Though it’s a very different example of the power of Black women, Danielle Deadwyler’s portrayal of Mamie Till-Mobley in Chukwu’s Till is searing. The film recalls the horrific murder of 14-year-old Emmett Till, who was killed in Money, Mississippi, in 1955. Though Emmett’s death is the film’s catalyst, his mother, Mamie, whose pain and strength helped spark the Civil Rights Movement, stands at the heart of this narrative. More than a historical drama, Till is a damning examination of continued white American violence against Black bodies and the anguish and terror of Black mothers who are left to pick up the pieces. Deadwyler’s performance was also recognized with a SAG award nomination this year, but not an Oscar nom.

Like The Woman King and Till, Alice Diop’s Saint Omer, which was also ignored by the Academy of Motion Picture Arts and Sciences, is a story of Black motherhood. Based on a true story of infanticide, Saint Omer follows Rama (Kayije Kagame), a pregnant researcher who begins attending the trial of a young woman, Laurence (Guslagie Malanga), who is on trial for killing her baby daughter. The film examines the overwhelm of motherhood and the madness of racial trauma. Like the previously mentioned films, Diop places the nuances of Black womanhood at the center of her story. The Academy’s choice to ignore the quality and greatness of these films, just as Hollywood did with Alma’s Rainbow three decades ago, sends the message that these movies hold little merit within the industry. 

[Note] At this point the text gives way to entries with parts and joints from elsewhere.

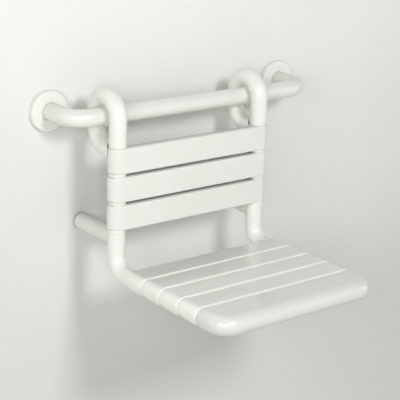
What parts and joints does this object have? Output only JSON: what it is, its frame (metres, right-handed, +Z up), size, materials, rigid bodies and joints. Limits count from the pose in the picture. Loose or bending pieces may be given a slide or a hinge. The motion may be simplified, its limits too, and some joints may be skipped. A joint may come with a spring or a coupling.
{
  "type": "hanging shower seat on a wall grab rail",
  "caption": "White slatted shower seat with a back, hung by two closed hooks on a bent wall grab rail; it slides along the rail and swings up about it.",
  "frame": {"origin": "on the wall, midway between the two rosettes, at the height of the rail's axis", "axes": "+X along the wall, to the right for a person facing it; +Y into the wall, so the room is on -Y; +Z up"},
  "size_m": [0.661, 0.4865, 0.3805],
  "materials": {
    "white_nylon": "glossy moulded polyamide, warm white",
    "steel_core": "zinc-coated steel tube, hidden under the plastic",
    "screw_steel": "stainless steel, machined",
    "liner_nylon": "dull low-friction plastic",
    "buffer_rubber": "light grey rubber, matt"
  },
  "bodies": {
    "rail": {"rail_cover": "white_nylon", "rail_core": "steel_core", "wall_plate_left": "steel_core", "wall_plate_right": "steel_core", "rosette_left": "white_nylon", "rosette_right": "white_nylon", "rail_set_screws": "screw_steel"},
    "liners": {"hook_liner_left": "liner_nylon", "hook_liner_right": "liner_nylon"},
    "seat": {"frame_core": "steel_core", "hook_cover_left": "white_nylon", "hook_cover_right": "white_nylon", "hook_closure_left": "white_nylon", "hook_closure_right": "white_nylon", "back_slat_top": "white_nylon", "back_slat_middle": "white_nylon", "back_slat_bottom": "white_nylon", "back_caps": "white_nylon", "lower_collar_left": "white_nylon", "lower_collar_right": "white_nylon", "knee_cover_left": "white_nylon", "knee_cover_right": "white_nylon", "seat_slat_1": "white_nylon", "seat_slat_2": "white_nylon", "seat_slat_3": "white_nylon", "seat_slat_4": "white_nylon", "seat_caps": "white_nylon", "seat_front": "white_nylon", "seat_front_strip": "white_nylon", "cap_screws": "screw_steel", "strut_cover_left": "white_nylon", "strut_cover_right": "white_nylon", "wall_buffer_left": "buffer_rubber", "wall_buffer_right": "buffer_rubber"}
  },
  "joints": [
    {"name": "rail_slide", "type": "slide", "parent": "rail", "child": "liners", "axis": [1, 0, 0], "range_m": [-0.017, 0.095]},
    {"name": "seat_swing", "type": "hinge", "parent": "liners", "child": "seat", "pos_m": [-0.039, -0.093, 0], "axis": [-1, 0, 0], "range_deg": [0, 135]}
  ]
}
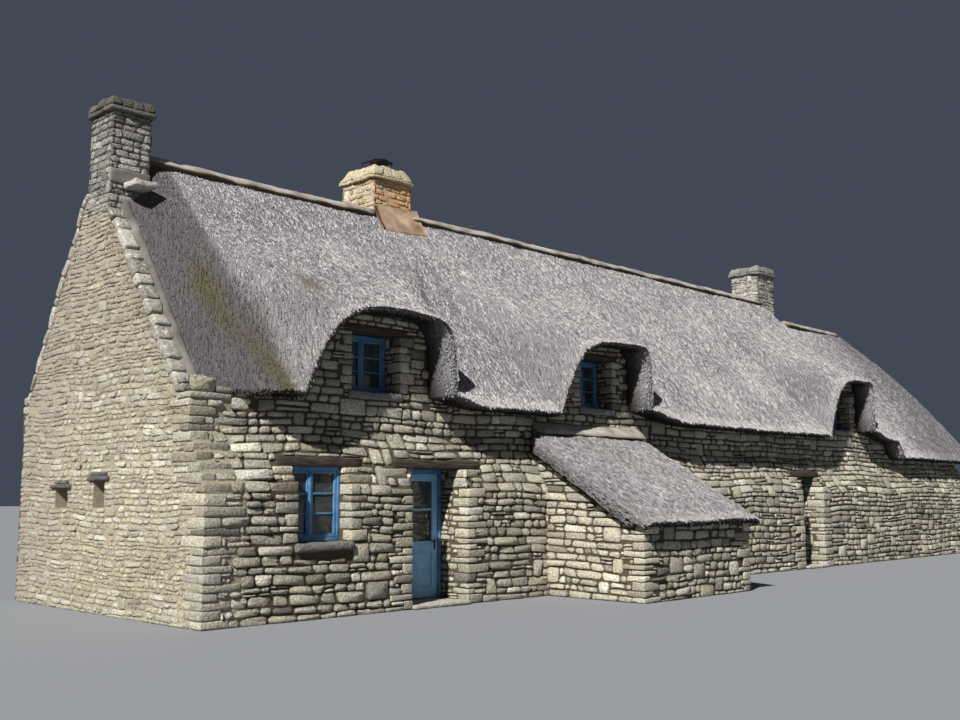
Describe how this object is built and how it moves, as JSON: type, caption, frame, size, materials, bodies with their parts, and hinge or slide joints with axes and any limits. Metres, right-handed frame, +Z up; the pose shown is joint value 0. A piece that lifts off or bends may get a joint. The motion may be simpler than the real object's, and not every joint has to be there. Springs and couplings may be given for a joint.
{
  "type": "thatched cottage",
  "caption": "Long low stone cottage with a thatched roof, arched dormers, a stone gable with coping, chimneys and a thatched lean-to.",
  "frame": {"origin": "underside of the ground floor at ground level, halfway along the house and under the ridge", "axes": "+X along the house from the stone gable to the hipped end, -Y out of the front, +Z up"},
  "size_m": [24.225, 7.43, 7.493],
  "materials": {
    "thatch": "weathered reed, cut and combed, grey",
    "mortar": "lime mortar, trowelled",
    "rubble_stone": "split field stone in mud and lime mortar",
    "pale_stone": "dressed granite and schist, weathered",
    "flagstone": "worn flagstones",
    "floorboards": "sawn boards, unfinished",
    "weathered_oak": "hewn oak, dark with age",
    "blue_paint": "brushed oil paint on joinery",
    "sheet_metal": "blackened folded sheet"
  },
  "bodies": {
    "root": {"thatch_front": "thatch", "thatch_rear": "thatch", "thatch_hip": "thatch", "leanto_thatch": "thatch", "ridge_cap_west": "mortar", "ridge_cap_middle": "mortar", "ridge_cap_east": "mortar", "chimney_middle_apron": "mortar", "leanto_cap": "mortar", "gable_wall_west": "rubble_stone", "front_wall_west": "rubble_stone", "front_wall_middle": "rubble_stone", "front_wall_east": "rubble_stone", "front_wall_upper_west": "rubble_stone", "front_wall_upper_middle": "rubble_stone", "front_wall_upper_east": "rubble_stone", "rear_wall": "rubble_stone", "east_wall": "rubble_stone", "chimney_west_stack": "rubble_stone", "chimney_middle_stack": "rubble_stone", "chimney_east_stack": "rubble_stone", "leanto_front_wall": "rubble_stone", "leanto_west_wall": "rubble_stone", "leanto_east_wall": "rubble_stone", "gable_coping_front": "pale_stone", "gable_coping_rear": "pale_stone", "sill_window_ground": "pale_stone", "sill_dormer_west": "pale_stone", "sill_dormer_middle": "pale_stone", "sill_dormer_east": "pale_stone", "chimney_west_cap": "pale_stone", "chimney_middle_cap": "pale_stone", "chimney_east_cap": "pale_stone", "chimney_west_drip_slab": "pale_stone", "door_west_threshold": "pale_stone", "door_east_threshold": "pale_stone", "ground_floor": "flagstone", "loft_floor": "floorboards", "lintel_window_ground": "weathered_oak", "lintel_door_west": "weathered_oak", "lintel_door_east": "weathered_oak", "lintel_dormer_west": "weathered_oak", "lintel_dormer_middle": "weathered_oak", "lintel_dormer_east": "weathered_oak", "window_ground": "blue_paint", "window_dormer_west": "blue_paint", "window_dormer_middle": "blue_paint", "window_dormer_east": "blue_paint", "window_rear_1": "blue_paint", "window_rear_2": "blue_paint", "window_rear_3": "blue_paint", "door_west_frame": "blue_paint", "door_east_frame": "blue_paint", "chimney_middle_cowl": "sheet_metal"},
    "west_door": {"door_west_leaf": "blue_paint"},
    "east_door": {"door_east_leaf": "blue_paint"}
  },
  "joints": [
    {"name": "west_door_hinge", "type": "hinge", "parent": "root", "child": "west_door", "pos_m": [-8.552, -2.277, 1], "axis": [0, 0, 1], "range_deg": [0, 85]},
    {"name": "east_door_hinge", "type": "hinge", "parent": "root", "child": "east_door", "pos_m": [2.568, -2.277, 1], "axis": [0, 0, 1], "range_deg": [0, 85]}
  ]
}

"Love and Basketball" being developed at the 1998 Directors Lab.

For centuries, Black and brown people have flocked to the cinema enthralled with films like The Wizard of Oz, Titanic, and countless others where no one person of color appears on the screen. Yet, the stories and the characters have captivated and inspired us. To ask white people to do that for movies centered on Black women is apparently far too tall a task. 

“We, Black women, do not get that same grace,” Prince-Bythewood writes in The Hollywood Reporter earlier this month. “So the question we need to ask is, “Why is it so hard to relate to the work of your Black peers?” What is this inability of Academy voters to see Black women, and their humanity, and their heroism, as relatable to themselves?”

It is not simply that white moviegoers refuse to connect with Black characters. In dismissing the films altogether, they deny Black humanity, perpetuating the cycle of erasure, racism, and contempt for our stories and history. Lack of recognition also bars Black people from positions of power in spaces like Hollywood, continually forcing us to toil against closed doors and glass ceilings.

Black women directors proved themselves and their stories “worthy” of representation decades ago. However, they continue to face an uphill battle. In the early 2000s, hardly any Black women filmmakers had films released at a major studio. Some twenty years later, directors like Prince-Bythewood, Chukwu, Ava DuVernay, Nia DaCosta, Numa Perrier, and many others have contributed to the cinema canon, but Hollywood continues to move the goalpost for the accolades they so richly deserve.